Na Costa e na Fonte da Telha restam seis “companhas” de arte-xávega

Pescadores querem novos horários para poderem capturar espécies mais valiosas. Estão impedidos de ir ao mar durante o dia. Reclamam também a construção de uma lota no estuário do Tejo para evitarem deslocações ao MARL.

A arte-xávega é um dos cartões de visita da Costa da Caparica, Almada. Forma secular de pescar tem vindo, no entanto, a ser cada vez menos praticada. Atualmente, entre a cidade e a Fonte da Telha subsistem apenas seis “companhas”, nome dado ao conjunto de homens, tratores e embarcação que vão ao mar. Quase restringida ao período noturno, esta arte debate-se com uma crescente incapacidade de capturar as espécies mais valiosas, sendo frequente os armadores e os pescadores não conseguirem vender em lota o pescado capturado.

“O principal problema é não se poder pescar durante o dia em áreas concessionadas. Os barcos só se podem fazer ao mar entre as 18h00 e as 8h00, uma vez que utilizam as praias, as zonas balneares, que estão repletas de banhistas. Esse período não é bom para as espécies mais valiosas, como a sardinha e a lula. Assim, a maioria dos barcos regressa a terra com carapau e, sobretudo, cavala. Esta última espécie acaba, na maior parte das vezes, por não ser vendida em lota e tem como destino as fábricas de rações para alimentação de outras espécies. Um quilo acaba por ser vendido por 30 cêntimos, o que é manifestamente pouco para o trabalho e as despesas inerentes”, explicou ao Semmais o dirigente do Centro de Arqueologia de Almada e antigo pescador, Francisco Silva.
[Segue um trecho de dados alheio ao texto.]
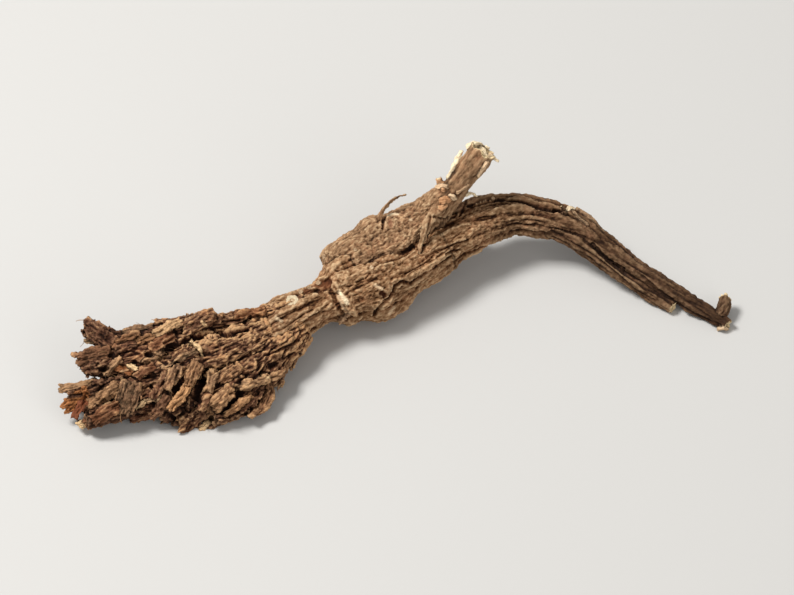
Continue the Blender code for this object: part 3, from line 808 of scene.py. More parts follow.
# The root: swollen body of two lobes, side branch, taproot and its strands. Routes are in millimetres as
# in the solid, each point (x, y, z, radius), away from the crown
root = {
    "voxel": 0.183, "easing": 2, "easeShare": 0.5,
    "parting": 41.0, "overlap": 3,    # how far along the taproot its bark passes from piece to piece
    "taproot": [
        (-27, -9, 7.2, 2.0), (-22.4, -5.6, 7.4, 4.0), (-17, -2, 7.5, 3.9), (-13.4, 0.4, 7.4, 3.8),
        (-12, 1.3, 7.4, 4.4), (-10.6, 2.2, 7.3, 5.5), (-7.6, 3.8, 7.2, 6.0), (-4, 5.6, 7.1, 6.1),
        (3.5, 9.8, 7.7, 4.9), (11, 15, 9, 4.2), (19, 18.4, 9.8, 3.4), (27, 18.4, 9, 2.9),
        (33, 16.6, 7.7, 2.5), (38, 13.6, 6.2, 2.1), (44, 9.6, 4.6, 1.7), (51, 5.1, 3, 1.5),
        (57, 1.2, 2.1, 1.35), (59, -0.4, 1.9, 1.15)],
    "branch": [
        (-11.8, 5.4, 8.3, 1.8), (-10.7, 6.3, 8.6, 3.8), (-9, 7.9, 8.8, 5.1), (-4, 11.2, 8.8, 5.6),
        (1.2, 14.1, 10, 5.0), (5.4, 16.2, 12.8, 3.7), (9.2, 18, 16.4, 2.45), (12.5, 19.8, 20.4, 2.15),
        (15.5, 21.8, 24.2, 2.25)],
    "strand": [
        (25.5, 18.4, 8.8, 2.2), (32.4, 15, 7.2, 1.9), (37.6, 11.5, 5, 1.5), (42, 8.5, 3.5, 1.45),
        (46, 6, 2.4, 1.35), (49.4, 3.6, 2, 1.1)],
    "upperStrand": [
        (9.5, 17, 11.6, 1.1), (14, 19.4, 12.2, 1.15), (19, 20.8, 11.8, 1.1), (24, 21, 11.2, 1.05),
        (29, 20.2, 10.2, 1), (33.6, 17.8, 8.9, 0.9), (38, 15, 7.2, 0.8)],
    "bodyRootlets": [
        [(-3.2, 10.6, 12, 0.65), (-3.3, 13.2, 14.2, 0.45), (-2.6, 15, 15.6, 0.36), (-0.6, 16.5, 17, 0.32),
         (1.8, 17.2, 17.4, 0.24)],
        [(8.2, 15.4, 17.4, 1.1), (6.2, 12.6, 16.6, 0.85), (5.1, 10.8, 15.4, 0.65), (4.5, 9.2, 13.6, 0.5),
         (3.9, 8, 12, 0.42)],
        [(-8, 8, 4.6, 1.4), (-10, 13.4, 3.2, 0.9), (-9.2, 17.4, 3.6, 0.5)],
        [(-14, 0, 5.2, 1.3), (-15.4, 4.2, 3.2, 0.8), (-13.8, 7.4, 2.6, 0.45)]],
    "taprootRootlets": [
        [(57.2, 1.2, 2.6, 1.1), (58.4, 2.9, 3.1, 1.1), (58.7, 4.7, 3.3, 1.05)],
        [(30, 17.6, 9.4, 0.9), (29.6, 18.6, 11.6, 0.5), (29.2, 19, 12.4, 0.3)],
        [(12, 18, 7, 1.2), (12.6, 21, 5, 0.8), (14.2, 23, 4.4, 0.45)]],
    # Broken bits of bark and wood: photo route with lift, width, thickness, tint
    "flakes": [
        ([(504, 313, -0.3), (500, 321, -0.1), (495.5, 330, -0.3)], 0.8, 0.6, (1, 0, 0)),
        ([(507, 311.5, 0), (511.5, 309, 0), (516.5, 309, 0), (520.5, 312, 0)], 0.8, 0.9, (1, 0, 0)),
        ([(515.5, 311, 0), (517.5, 313.5, 0.2), (518.5, 316, 0)], 1.0, 0.5, (0.9, 0.2, 0)),
        ([(522, 315, 0), (518.5, 321, 0.3), (513.5, 328.5, 0.1)], 0.8, 0.7, (0.55, 0.7, 0)),
        ([(521, 316, 0), (524, 318, 0.2), (526.5, 320, 0)], 0.6, 0.5, (0.9, 0.2, 0)),
        ([(495, 336, 0), (492, 332.5, 0.3), (490.5, 328.5, 0.2)], 1.5, 1.2, (0.2, 0.7, 0)),
        ([(496, 334, 0), (492.5, 334, 0.2), (489.5, 333.5, 0)], 1.0, 0.9, (0.45, 0.5, 0)),
        ([(496.5, 341.5, 0), (493.5, 342.5, 0.3), (490.5, 343, 0.1)], 1.4, 0.8, (0.12, 0.6, 0.2)),
        ([(495, 345, 0), (492.5, 346.5, 0.2), (490.5, 347, 0)], 0.8, 0.6, (0.1, 0.4, 0.2)),
        ([(496.5, 339.5, 0), (499, 340.5, 0.3), (500.5, 342, 0.1)], 0.8, 0.6, (0.5, 0.4, 0)),
        ([(501, 338, 0), (504.5, 336.5, 0.2), (508.5, 333, 0)], 0.7, 0.6, (0.25, 0.3, 0)),
        ([(506.5, 340, 0), (509.5, 338.2, 0.3), (514, 340, 0)], 0.55, 0.5, (1, 0, 0)),
        ([(436.5, 409, 0), (434.5, 412, 0.1), (431.5, 414.5, 0)], 1.2, 1.1, (0.2, 0.2, 0.3)),
        ([(656, 419, 0), (659.5, 418, 0.2), (663, 419.5, 0)], 0.8, 0.6, (0.5, 0.4, 0)),
        ([(567, 348.2, 0), (569, 346.8, 0.2), (571.5, 347, 0)], 0.55, 0.5, (0.75, 0.1, 0)),
        ([(570, 348, 0.1), (574.5, 352.5, 0.2), (579.5, 357.5, 0)], 0.45, 0.45, (0.12, 0.1, 0)),
        ([(573, 347.5, -0.2), (581, 353, -0.1), (590, 361.5, -0.3)], 0.8, 0.7, (0.05, 0, 0))],
    # How far along a root its skin is darker, calmer or ridged: (share of its length, value)
    "duskAlong": ((0, 0.35), (0.1, 0.1), (0.16, 0), (0.45, 0), (0.55, 0.5), (0.77, 0.95), (0.9, 1.1),
                  (1, 1.3)),
    "ridgedAlong": ((0, 1), (0.13, 1), (0.18, 0.45), (0.3, 0.6), (0.4, 1), (1, 1)),
    "calmAlong": ((0, 0), (0.52, 0), (0.65, 0.3), (0.8, 0.5), (1, 0.5)),
    "branchSkin": {"ridged": ((0, 0.2), (0.6, 0.3), (0.8, 0.25), (1, 0.3)), "tint": (0.05, 0, 0),
                   "calm": ((0, 0), (0.6, 0.1), (0.75, 0.8), (1, 0.8)),
                   "dusk": ((0, 0), (0.6, 0), (0.8, 0.15), (1, 0.15))},
    "flakeDusk": ((530, 0), (565, 0.7)),    # by the photograph's u
    "relief": {"Ridge Width": 1.9, "Ridge Length": 14.0, "Ridge Depth": 0.7, "Fold Width": 0.5,
               "Fold Length": 1.0, "Fold Depth": 0.45, "Cork Width": 0.7, "Cork Length": 1.0,
               "Cork Depth": 0.2, "Lump Size": 3.5, "Lump Depth": 0.6}}

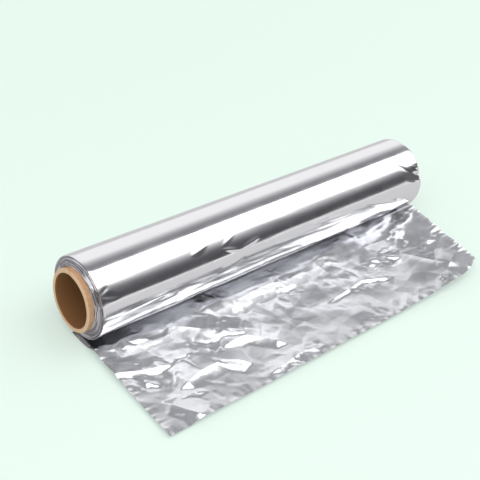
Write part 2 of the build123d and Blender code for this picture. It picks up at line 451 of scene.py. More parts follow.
@dataclass(frozen=True)
class Fold:
    """A ridge in the sheet that runs through a few points.

    Attributes:
        points: Places in shares of the sheet's width, from -X, and of its length, from the roll.
        rise: Height in millimetres.
        near: Width of the flank on the side of the cut edge, in millimetres.
        far: Width of the flank on the roll's side, in millimetres.
        curl: Power of the near flank's curve; above 1 it is steepest at the crest.
    """

    points: tuple[tuple[float, float], ...]
    rise: float
    near: float
    far: float
    curl: float = 1.4

    def legs(self, width: float, length: float) -> list[tuple[float, float, float, float, float]]:
        """Straight legs of the crest.

        Args:
            width: Width of the sheet.
            length: Length of the sheet.

        Returns:
            Place across and run of a leg's start and of its end, and the leg's size.
        """
        found = []
        for (u0, v0), (u1, v1) in zip(self.points, self.points[1:]):
            a0, r0, a1, r1 = u0 * width, v0 * length, u1 * width, v1 * length
            found.append((a0, r0, a1, r1, math.hypot(a1 - a0, r1 - r0)))
        return found

    def height(
        self, across: np.ndarray, run: np.ndarray, width: float, length: float, taper: float,
    ) -> np.ndarray:
        """Height of the ridge.

        Args:
            across: Places from the sheet's -X edge.
            run: Places in front of the axis.
            width: Width of the sheet.
            length: Length of the sheet.
            taper: How far the ridge runs out past its ends.

        Returns:
            Heights in millimetres, zero off the ridge.
        """
        best = np.zeros_like(across)
        for a0, r0, a1, r1, size in self.legs(width, length):
            da, dr = (a1 - a0) / size, (r1 - r0) / size
            along = (across - a0) * da + (run - r0) * dr
            side = (across - a0) * dr - (run - r0) * da
            past = np.maximum(0.0, np.maximum(-along, along - size))
            crest = np.maximum(1e-6, 1.0 - past / taper)
            back = np.maximum(0.0, crest - side / self.far)
            front = crest * (np.maximum(0.0, crest + side / self.near) / crest) ** self.curl
            best = np.maximum(best, np.where(side > 0.0, back, front))
        return self.rise * best

    def lines(self, width: float, length: float) -> list[tuple[float, float, float, float]]:
        """Straight lines along which the sheet bends: the crest, then the feet of both flanks.

        Args:
            width: Width of the sheet.
            length: Length of the sheet.

        Returns:
            Place across and run of both ends of each line.
        """
        found = []
        for offset in (0.0, self.far, -self.near):
            for a0, r0, a1, r1, size in self.legs(width, length):
                da, dr = (a1 - a0) / size * offset, (r1 - r0) / size * offset
                found.append((a0 + dr, r0 - da, a1 + dr, r1 - da))
        return found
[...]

O mesmo responsável acrescenta, por outro lado, que mesmo nas áreas não concessionadas, subsistem problemas para as cerca de duas centenas de pescadores que ainda existem na região: “Esta forma de pesca implica sempre a utilização de quatro tratores em cada ‘companha’. São utilizados dois para puxar a rede, um para manobrar o barco e outro para transportar o pescado até à lota. Acontece, no entanto, que na maior parte destes locais não concessionados não existem acessos para os veículos. Depois, como nem sempre existem compradores em quantidade na lota, torna-se necessário fazer uma segunda venda no Mercado Abastecedor da Região de Lisboa (MARL), em Loures. Deixa, portanto de haver capacidade de escoamento a preços competitivos”.

Classificação garante salvaguarda da atividade

Apesar do número de pescadores estar a reduzir ao longo das últimas décadas, o dirigente do Centro de Arqueologia de Almada entende que a arte-xávega não irá desaparecer dos locais onde ainda se pratica, nomeadamente no conjunto de praias localizadas entre a Costa da Caparica e a Fonte da Telha. É que a atividade foi classificada como Património do Inventário Nacional em 2017 e tal facto permite-lhe sempre beneficiar de condições de subsistência, não podendo ser proibida ou abolida.

“Atualmente, apesar de só existirem três ‘companhas’ na Fonte da Telha e outras tantas na Costa da Caparica, cada uma com 15 a 20 pescadores, constatamos que há muita gente nova. A maior parte dos armadores tem até 50 anos. Mesmo sendo uma atividade sazonal, que se processa entre abril e dezembro, os pescadores conseguem ter outros trabalhos. Muitos, durante o período em que não é possível irem ao mar, pescam no Tejo com outras artes”, adiantou Francisco Silva.

O mesmo interlocutor entende, no entanto, que ainda há algo mais a fazer em prol da arte-xávega do que arranjar horários compatíveis com a captura das espécies mais valiosas; “Seria bom que se criasse uma lota no estuário do Tejo para que se atraíssem mais compradores e se evitassem as deslocações ao MARL e as vendas sucessivas para as fábricas de rações. Mas também em terra, junto às praias, é preciso criar outras condições de trabalho. É preciso, por exemplo, criar espaços para os tratores e outros para a manutenção das redes”.